_Problem requirements_.
How does the data below read from its first line through the line containing "cutPast = 1.0"? Print those lines exactly.

□ □ □ □ □ □ □

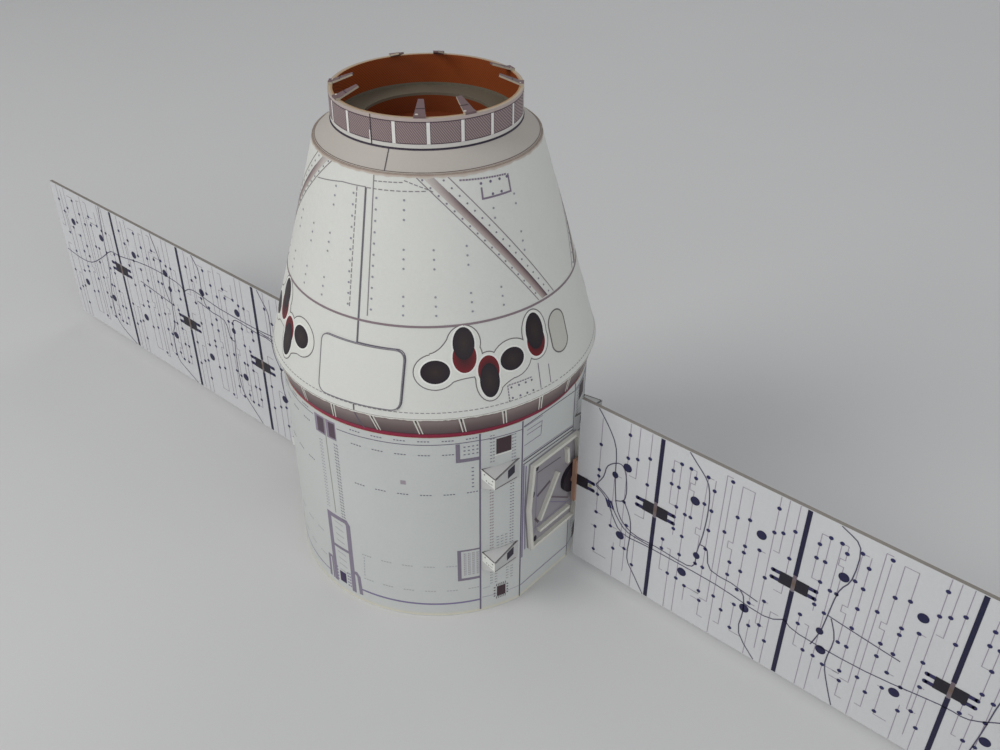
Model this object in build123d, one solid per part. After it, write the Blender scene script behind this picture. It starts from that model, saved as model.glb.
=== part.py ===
from build123d import *
import os
from math import cos, radians, sin

# Printed card model of a cargo space capsule, in millimetres.
# +Z is up through the docking collar, +X along the right solar wing, and -Y is the side with
# the bay door. The origin is the centre of the trunk's foot on the table.

# Card the model is folded from
cardWall = 0.6  # shells of the trunk and capsule
wingCard = 0.5  # each of the two layers of a wing
glueGap = 0.02  # left between curved pieces that lie on each other
cutPast = 1.0  # how far a cut runs past what it cuts

# Trunk: a round sleeve with one flat facet on each wing side
trunkRadius = 38.5
trunkHeight = 58.0
facetHalfAngle = 14.8
formerWidth = 4.0  # flat ring inside the trunk's foot

# Capsule: bevel band, cone, shoulder and docking collar
bandInset = 0.2  # the bevel band's foot sits this far inside the trunk's face
beltFlare = 1.7  # the belt stands this far outside the trunk
bevelHeight = 6.6
coneTopRadius = 25.6
coneHeight = 51.2
cutEdge = 0.35  # of the cone's raw top edge left bare round the shoulder
shoulderHeight = 3.6
collarRadius = 21.3
collarHeight = 6.6

# Tunnel inside the collar
linerCard = 0.4
ledgeDepth = 7.2  # below the rim
ledgeInnerRadius = 14.7
wellDepth = 4.0

# Guide petals: four pairs leaning in over the tunnel
petalPairAngles = (-35.0, 54.0, 140.5, 235.0)  # the back pair is glued a little off the quarter
petalHalfSpread = 14.4
petalLength = 5.2
petalFootWidth = 2.5
petalTipWidth = 1.2
petalLean = 20.0  # up from level
petalCard = 0.4
petalFootHeight = 0.5

# Bay door: a rounded card glued on the cone
doorAngle = -72.3
doorHalfAngle = 16.0
doorLowAboveBelt = 1.7
doorTall = 13.6
doorCorner = 2.4
doorCard = 0.3

# Wedge brackets beside each facet
wedgeSpan = 15.0
wedgeFromCorner = 1.3  # angle between the facet's corner and the bracket
wedgeApexShift = 5.0  # angle of the apex off the bracket's middle, away from the facet
wedgeReach = 4.9
wedgeWallTall = 5.8
wedgeApexTall = 2.8
wedgeTops = (17.8, -8.8)  # above the wing hub

# Wing hub on the facet
hubHeight = 29.6
hubOffset = 9.3  # sideways from the trunk's axis
mountPlateCard = 0.5
mountRibTall = 1.0
mountRibWide = 0.9
mountHalfTall = 13.8
mountNearEdge = 16.6  # from the hub to the outline's near end
mountFarEdge = 1.6
mountPoint = 1.3  # how far both ends swell at hub height
mountRibs = (  # from Y, from Z, to Y, to Z, counted from the hub
    (-6.2, 5.4, -13.1, -6.0),
    (-2.9, 11.0, -2.3, 6.2),
    (-13.2, -9.4, -1.0, -9.4),
)
hubDiscRadius = 4.2
rootTall = 13.2  # card block on the wing's inner edge, behind the pin
rootThick = 2.4
pinRadius = 1.2
pinClearance = 0.08
pinEndGap = 0.3
rootGap = 0.3
wingGap = 2.9  # from the facet to the wing's inner edge

# Wings: two printed layers, the dark cells facing +Y and the pale back facing -Y
wingHeight = 51.6
wingLength = 133.6

# Heights and places that follow from the sizes above
bandFootRadius = trunkRadius - bandInset
beltRadius = trunkRadius + beltFlare
beltHeight = trunkHeight + bevelHeight
coneTopHeight = beltHeight + coneHeight
collarFootHeight = coneTopHeight + shoulderHeight
rimHeight = collarFootHeight + collarHeight
ledgeTop = rimHeight - ledgeDepth
facetX = trunkRadius * cos(radians(facetHalfAngle))
mountFace = facetX + mountPlateCard
hubFace = mountFace + mountRibTall
wingInnerX = facetX + wingGap
linerRadius = collarRadius - cardWall

nodes = {}


def placed(node, shape):
    """Keeps a finished piece under its node name."""
    nodes[node] = shape


def turned(points):
    """A solid of revolution about the Z axis from (radius, height) points."""
    outline = Plane.XZ * make_face(Polyline(*points, close=True))
    return revolve(outline, Axis.Z, 360)


def sleeve(lowRadius, lowZ, highRadius, highZ, wall):
    """A straight or tapering ring of card whose outer face runs between two radii."""
    return turned([
        (lowRadius, lowZ),
        (highRadius, highZ),
        (highRadius - wall, highZ),
        (lowRadius - wall, lowZ),
    ])


def disc(radius, lowZ, thick):
    """A flat round card."""
    return Pos(0, 0, lowZ) * Cylinder(radius, thick, align=(Align.CENTER, Align.CENTER, Align.MIN))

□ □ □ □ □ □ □

_Solution_.
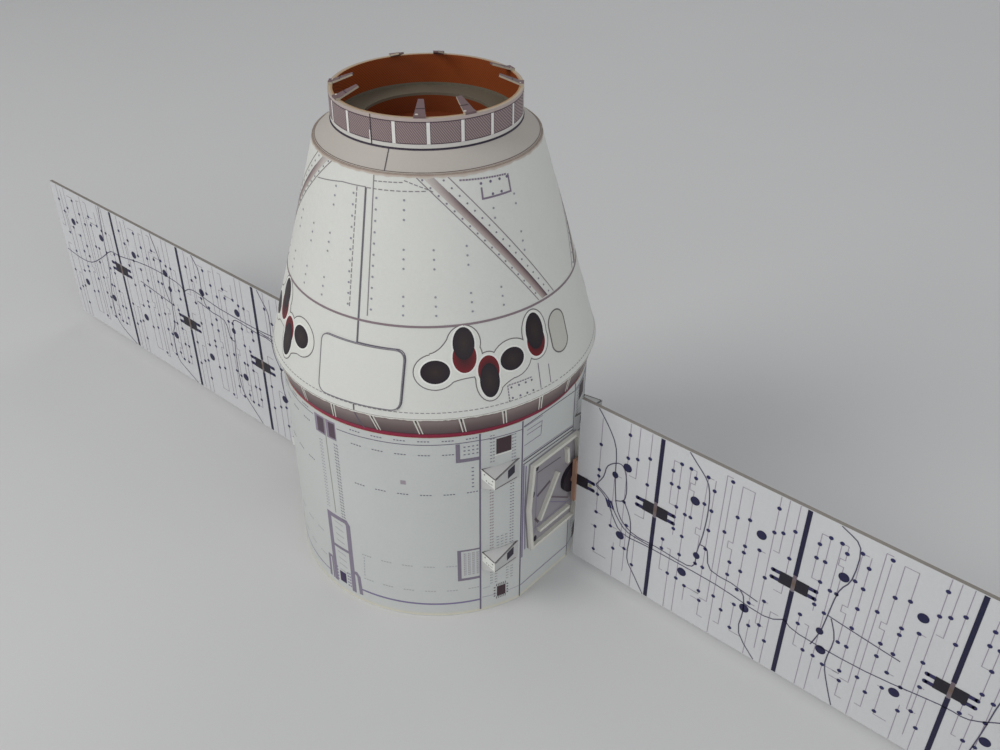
Model this object in build123d, one solid per part. After it, write the Blender scene script behind this picture. It starts from that model, saved as model.glb.
=== part.py ===
from build123d import *
import os
from math import cos, radians, sin

# Printed card model of a cargo space capsule, in millimetres.
# +Z is up through the docking collar, +X along the right solar wing, and -Y is the side with
# the bay door. The origin is the centre of the trunk's foot on the table.

# Card the model is folded from
cardWall = 0.6  # shells of the trunk and capsule
wingCard = 0.5  # each of the two layers of a wing
glueGap = 0.02  # left between curved pieces that lie on each other
cutPast = 1.0  # how far a cut runs past what it cuts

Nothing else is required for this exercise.